▶ **PROVIDED DATA**
····················
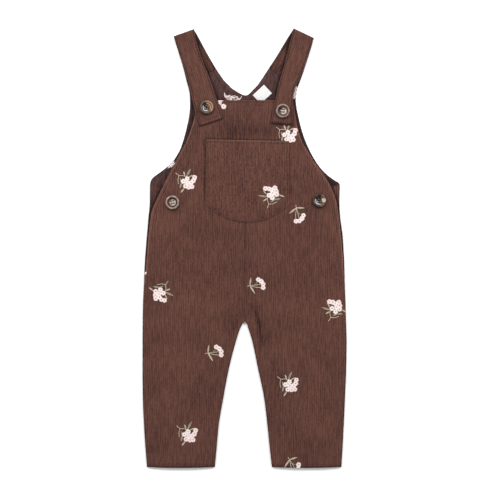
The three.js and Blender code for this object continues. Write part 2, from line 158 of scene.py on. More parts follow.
# The back's outer edge, with its yoke up to the outer end of the strap seam
BACK_OUTER = table(
    "y left right",
    (-42, -123, 122.5),
    (-24, -122.4, 122.1),
    (-4, -121, 121.1),
    (15, -119.5, 119.9),
    (39, -117.4, 116.8),
    (56, -115.8, 115.8),
    (79, -115.5, 116.3),
    (84, -114.3, 109.2),
    (89, -109.4, 102.3),
    (93.5, -103, 97.4),
    (98, -97, 93.2),
    (108, -86.8, 86.1),
    (121, -78.9, 79),
    (134, -74.4, 73.4),
    (149, -70.5, 68.6),
    (163, -67.7, 65.3),
    (174, -66.7, 63.2),
    (181, -66.7, 62.5),
    (189, -67.2, 63),
    (196.5, -68.7, 64.6),
    (202.3, -70.4, 66.3),
)
NECKLINE = {
    "left": table(
        "y x", (187.3, 0.5), (187.5, -1), (188.9, -3.9), (190.8, -7.4), (193.8, -12.3), (196.3, -16), (200.1, -19.6),
        (204.8, -24.5), (209.8, -28.2), (219.1, -34.5),
    ),
    "right": table(
        "y x", (187.3, 0.7), (187.4, 2.2), (188.2, 4.2), (189.6, 6), (192.3, 8.6), (196, 12.2), (199.8, 15.8),
        (205.2, 19.6), (212.2, 24.3), (220.1, 29.4),
    ),
}
STRAP_SEAM = {"left": ((-70.4, 202.3), (-34.5, 219.1)), "right": ((64.6, 196.5), (29.4, 220.1))}

STRAP_COLUMNS = "outer_x outer_y inner_x inner_y height on_bib"
STRAP_BACK = {
    "left": table(
        STRAP_COLUMNS,
        (-70.4, 202.3, -34.5, 219.1, 0, 0),
        (-74.9, 220.3, -42.3, 232.2, 0, 0),
        (-79.6, 236.1, -50.2, 246.6, 0, 0),
        (-84, 249.8, -57.5, 260.2, 0, 0),
        (-86.1, 257.3, -61.2, 266.2, 0, 0),
    ),
    "right": table(
        STRAP_COLUMNS,
        (64.6, 196.5, 29.4, 220.1, 0, 0),
        (70.9, 213, 36.2, 230.4, 0, 0),
        (77, 231.5, 43.4, 242.1, 0, 0),
        (81.5, 245.8, 52.1, 256.7, 0, 0),
        (84, 255.2, 59, 267.2, 0, 0),
    ),
}
STRAP_FRONT = {
    "left": table(
        STRAP_COLUMNS,
        (-86.1, 257.3, -61.2, 266.2, 3, 0),
        (-81, 240.4, -57.6, 248.9, 2.7, 0),
        (-76, 224.5, -50.9, 229.4, 2.6, 0),
        (-71, 209.3, -44.8, 213.6, 3, 0),
        (-66.9, 194, -39, 197.7, 4.6, 0.4),
        (-63.6, 178.8, -33.8, 182.5, 0, 1),
        (-58.9, 162.9, -28.9, 169, 0, 1),
        (-54.4, 149, -26, 158.8, 0, 1),
    ),
    "right": table(
        STRAP_COLUMNS,
        (84, 255.2, 59, 267.2, 3, 0),
        (79.6, 241, 55.3, 251.4, 2.7, 0),
        (74.4, 224.5, 50.5, 232.7, 2.6, 0),
        (68.3, 208.7, 45.5, 214.2, 3, 0),
        (61.4, 195.3, 41, 198.3, 4.6, 0.4),
        (59, 181.8, 37.5, 183.1, 0, 1),
        (59.1, 166.6, 34.2, 168.1, 0, 1),
        (58.8, 150.2, 31.7, 152.7, 0, 1),
    ),
}

CROWN = table("y height", (-267, 1.5), (-210, 2.4), (-120, 2.7), (-40, 3), (60, 2.9), (130, 2), (181, 1.6))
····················
▶ **WORK TO COMPLETE**
Return the material exactly as it stands.

▶ **RESULT FOR THIS TASK**
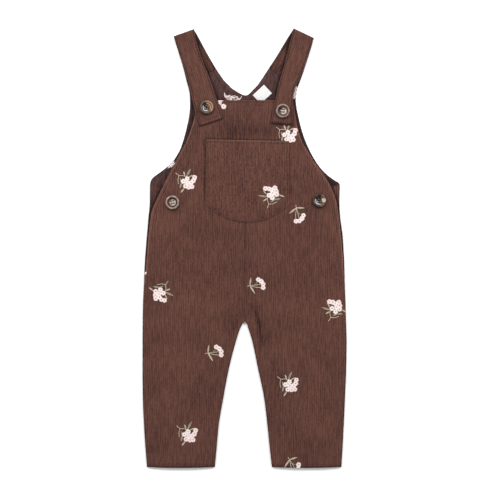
The three.js and Blender code for this object continues. Write part 2, from line 158 of scene.py on. More parts follow.
# The back's outer edge, with its yoke up to the outer end of the strap seam
BACK_OUTER = table(
    "y left right",
    (-42, -123, 122.5),
    (-24, -122.4, 122.1),
    (-4, -121, 121.1),
    (15, -119.5, 119.9),
    (39, -117.4, 116.8),
    (56, -115.8, 115.8),
    (79, -115.5, 116.3),
    (84, -114.3, 109.2),
    (89, -109.4, 102.3),
    (93.5, -103, 97.4),
    (98, -97, 93.2),
    (108, -86.8, 86.1),
    (121, -78.9, 79),
    (134, -74.4, 73.4),
    (149, -70.5, 68.6),
    (163, -67.7, 65.3),
    (174, -66.7, 63.2),
    (181, -66.7, 62.5),
    (189, -67.2, 63),
    (196.5, -68.7, 64.6),
    (202.3, -70.4, 66.3),
)
NECKLINE = {
    "left": table(
        "y x", (187.3, 0.5), (187.5, -1), (188.9, -3.9), (190.8, -7.4), (193.8, -12.3), (196.3, -16), (200.1, -19.6),
        (204.8, -24.5), (209.8, -28.2), (219.1, -34.5),
    ),
    "right": table(
        "y x", (187.3, 0.7), (187.4, 2.2), (188.2, 4.2), (189.6, 6), (192.3, 8.6), (196, 12.2), (199.8, 15.8),
        (205.2, 19.6), (212.2, 24.3), (220.1, 29.4),
    ),
}
STRAP_SEAM = {"left": ((-70.4, 202.3), (-34.5, 219.1)), "right": ((64.6, 196.5), (29.4, 220.1))}

STRAP_COLUMNS = "outer_x outer_y inner_x inner_y height on_bib"
STRAP_BACK = {
    "left": table(
        STRAP_COLUMNS,
        (-70.4, 202.3, -34.5, 219.1, 0, 0),
        (-74.9, 220.3, -42.3, 232.2, 0, 0),
        (-79.6, 236.1, -50.2, 246.6, 0, 0),
        (-84, 249.8, -57.5, 260.2, 0, 0),
        (-86.1, 257.3, -61.2, 266.2, 0, 0),
    ),
    "right": table(
        STRAP_COLUMNS,
        (64.6, 196.5, 29.4, 220.1, 0, 0),
        (70.9, 213, 36.2, 230.4, 0, 0),
        (77, 231.5, 43.4, 242.1, 0, 0),
        (81.5, 245.8, 52.1, 256.7, 0, 0),
        (84, 255.2, 59, 267.2, 0, 0),
    ),
}
STRAP_FRONT = {
    "left": table(
        STRAP_COLUMNS,
        (-86.1, 257.3, -61.2, 266.2, 3, 0),
        (-81, 240.4, -57.6, 248.9, 2.7, 0),
        (-76, 224.5, -50.9, 229.4, 2.6, 0),
        (-71, 209.3, -44.8, 213.6, 3, 0),
        (-66.9, 194, -39, 197.7, 4.6, 0.4),
        (-63.6, 178.8, -33.8, 182.5, 0, 1),
        (-58.9, 162.9, -28.9, 169, 0, 1),
        (-54.4, 149, -26, 158.8, 0, 1),
    ),
    "right": table(
        STRAP_COLUMNS,
        (84, 255.2, 59, 267.2, 3, 0),
        (79.6, 241, 55.3, 251.4, 2.7, 0),
        (74.4, 224.5, 50.5, 232.7, 2.6, 0),
        (68.3, 208.7, 45.5, 214.2, 3, 0),
        (61.4, 195.3, 41, 198.3, 4.6, 0.4),
        (59, 181.8, 37.5, 183.1, 0, 1),
        (59.1, 166.6, 34.2, 168.1, 0, 1),
        (58.8, 150.2, 31.7, 152.7, 0, 1),
    ),
}

CROWN = table("y height", (-267, 1.5), (-210, 2.4), (-120, 2.7), (-40, 3), (60, 2.9), (130, 2), (181, 1.6))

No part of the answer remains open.